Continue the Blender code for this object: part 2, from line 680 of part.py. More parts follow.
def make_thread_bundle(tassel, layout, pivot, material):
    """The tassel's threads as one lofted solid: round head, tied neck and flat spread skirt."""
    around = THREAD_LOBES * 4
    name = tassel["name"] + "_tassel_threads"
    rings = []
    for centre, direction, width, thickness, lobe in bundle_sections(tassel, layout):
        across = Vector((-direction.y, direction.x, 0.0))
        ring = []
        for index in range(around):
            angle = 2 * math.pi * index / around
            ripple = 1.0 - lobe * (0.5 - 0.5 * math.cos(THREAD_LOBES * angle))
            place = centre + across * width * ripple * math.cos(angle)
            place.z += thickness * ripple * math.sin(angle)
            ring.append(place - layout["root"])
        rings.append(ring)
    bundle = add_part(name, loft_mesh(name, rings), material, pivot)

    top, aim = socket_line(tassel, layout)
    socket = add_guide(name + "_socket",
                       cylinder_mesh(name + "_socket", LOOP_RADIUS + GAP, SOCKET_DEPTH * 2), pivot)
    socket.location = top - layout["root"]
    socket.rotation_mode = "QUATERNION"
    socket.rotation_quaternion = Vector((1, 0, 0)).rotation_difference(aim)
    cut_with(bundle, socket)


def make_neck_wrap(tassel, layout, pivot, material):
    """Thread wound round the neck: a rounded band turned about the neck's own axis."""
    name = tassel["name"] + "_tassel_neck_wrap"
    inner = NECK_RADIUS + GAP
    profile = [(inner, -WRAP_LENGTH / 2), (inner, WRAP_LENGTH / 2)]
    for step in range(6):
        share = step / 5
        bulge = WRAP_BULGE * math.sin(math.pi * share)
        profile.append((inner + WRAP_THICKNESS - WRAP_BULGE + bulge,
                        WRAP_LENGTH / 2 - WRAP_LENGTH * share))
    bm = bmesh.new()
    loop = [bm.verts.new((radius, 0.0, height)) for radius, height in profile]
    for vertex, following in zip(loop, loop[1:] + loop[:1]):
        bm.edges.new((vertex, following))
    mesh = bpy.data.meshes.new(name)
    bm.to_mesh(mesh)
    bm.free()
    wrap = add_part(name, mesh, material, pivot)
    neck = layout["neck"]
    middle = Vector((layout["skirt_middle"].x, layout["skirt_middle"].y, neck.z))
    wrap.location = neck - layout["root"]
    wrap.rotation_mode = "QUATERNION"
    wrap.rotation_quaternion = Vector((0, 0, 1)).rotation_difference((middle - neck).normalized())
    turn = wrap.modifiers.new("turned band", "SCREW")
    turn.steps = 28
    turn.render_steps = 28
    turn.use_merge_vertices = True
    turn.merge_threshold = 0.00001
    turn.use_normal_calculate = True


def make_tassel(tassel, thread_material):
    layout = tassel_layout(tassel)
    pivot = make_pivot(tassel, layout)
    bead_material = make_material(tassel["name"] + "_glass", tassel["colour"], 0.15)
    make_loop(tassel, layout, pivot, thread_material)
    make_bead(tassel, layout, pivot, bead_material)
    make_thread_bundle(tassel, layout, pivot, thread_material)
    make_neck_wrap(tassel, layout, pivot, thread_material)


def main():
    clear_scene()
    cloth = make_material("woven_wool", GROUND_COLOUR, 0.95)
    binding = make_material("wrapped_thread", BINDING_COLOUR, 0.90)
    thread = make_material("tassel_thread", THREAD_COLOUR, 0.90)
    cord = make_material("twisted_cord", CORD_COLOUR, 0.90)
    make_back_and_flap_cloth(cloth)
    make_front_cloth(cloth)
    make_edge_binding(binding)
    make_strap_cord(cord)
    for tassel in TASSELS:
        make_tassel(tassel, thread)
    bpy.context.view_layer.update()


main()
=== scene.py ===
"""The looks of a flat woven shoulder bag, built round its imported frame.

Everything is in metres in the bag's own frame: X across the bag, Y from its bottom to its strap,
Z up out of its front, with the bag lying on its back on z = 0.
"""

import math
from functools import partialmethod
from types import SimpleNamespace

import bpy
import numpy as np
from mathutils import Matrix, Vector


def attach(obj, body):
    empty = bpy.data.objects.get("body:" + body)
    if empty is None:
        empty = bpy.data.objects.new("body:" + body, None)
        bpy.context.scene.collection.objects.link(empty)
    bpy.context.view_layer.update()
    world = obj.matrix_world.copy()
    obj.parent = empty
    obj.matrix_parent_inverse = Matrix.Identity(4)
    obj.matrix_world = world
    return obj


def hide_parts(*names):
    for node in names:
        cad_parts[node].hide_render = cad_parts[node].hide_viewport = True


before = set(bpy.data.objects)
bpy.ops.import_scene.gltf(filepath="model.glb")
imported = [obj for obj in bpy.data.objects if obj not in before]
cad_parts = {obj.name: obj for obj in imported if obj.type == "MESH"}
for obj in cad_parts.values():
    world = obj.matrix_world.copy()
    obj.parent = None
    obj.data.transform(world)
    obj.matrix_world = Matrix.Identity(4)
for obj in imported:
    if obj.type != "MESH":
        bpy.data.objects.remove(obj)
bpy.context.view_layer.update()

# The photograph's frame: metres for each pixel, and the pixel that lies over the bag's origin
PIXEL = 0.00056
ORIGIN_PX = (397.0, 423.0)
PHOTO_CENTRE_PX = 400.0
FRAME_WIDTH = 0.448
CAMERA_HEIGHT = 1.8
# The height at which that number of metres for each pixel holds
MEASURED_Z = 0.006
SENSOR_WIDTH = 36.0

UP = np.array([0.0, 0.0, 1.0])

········

• **GOAL**:
Return exactly the leading lines of the listing, stopping after the line in which "cut_with(bundle, socket)" occurs.

• **OUTPUT FOR THIS EXERCISE**:
Continue the Blender code for this object: part 2, from line 680 of part.py. More parts follow.
def make_thread_bundle(tassel, layout, pivot, material):
    """The tassel's threads as one lofted solid: round head, tied neck and flat spread skirt."""
    around = THREAD_LOBES * 4
    name = tassel["name"] + "_tassel_threads"
    rings = []
    for centre, direction, width, thickness, lobe in bundle_sections(tassel, layout):
        across = Vector((-direction.y, direction.x, 0.0))
        ring = []
        for index in range(around):
            angle = 2 * math.pi * index / around
            ripple = 1.0 - lobe * (0.5 - 0.5 * math.cos(THREAD_LOBES * angle))
            place = centre + across * width * ripple * math.cos(angle)
            place.z += thickness * ripple * math.sin(angle)
            ring.append(place - layout["root"])
        rings.append(ring)
    bundle = add_part(name, loft_mesh(name, rings), material, pivot)

    top, aim = socket_line(tassel, layout)
    socket = add_guide(name + "_socket",
                       cylinder_mesh(name + "_socket", LOOP_RADIUS + GAP, SOCKET_DEPTH * 2), pivot)
    socket.location = top - layout["root"]
    socket.rotation_mode = "QUATERNION"
    socket.rotation_quaternion = Vector((1, 0, 0)).rotation_difference(aim)
    cut_with(bundle, socket)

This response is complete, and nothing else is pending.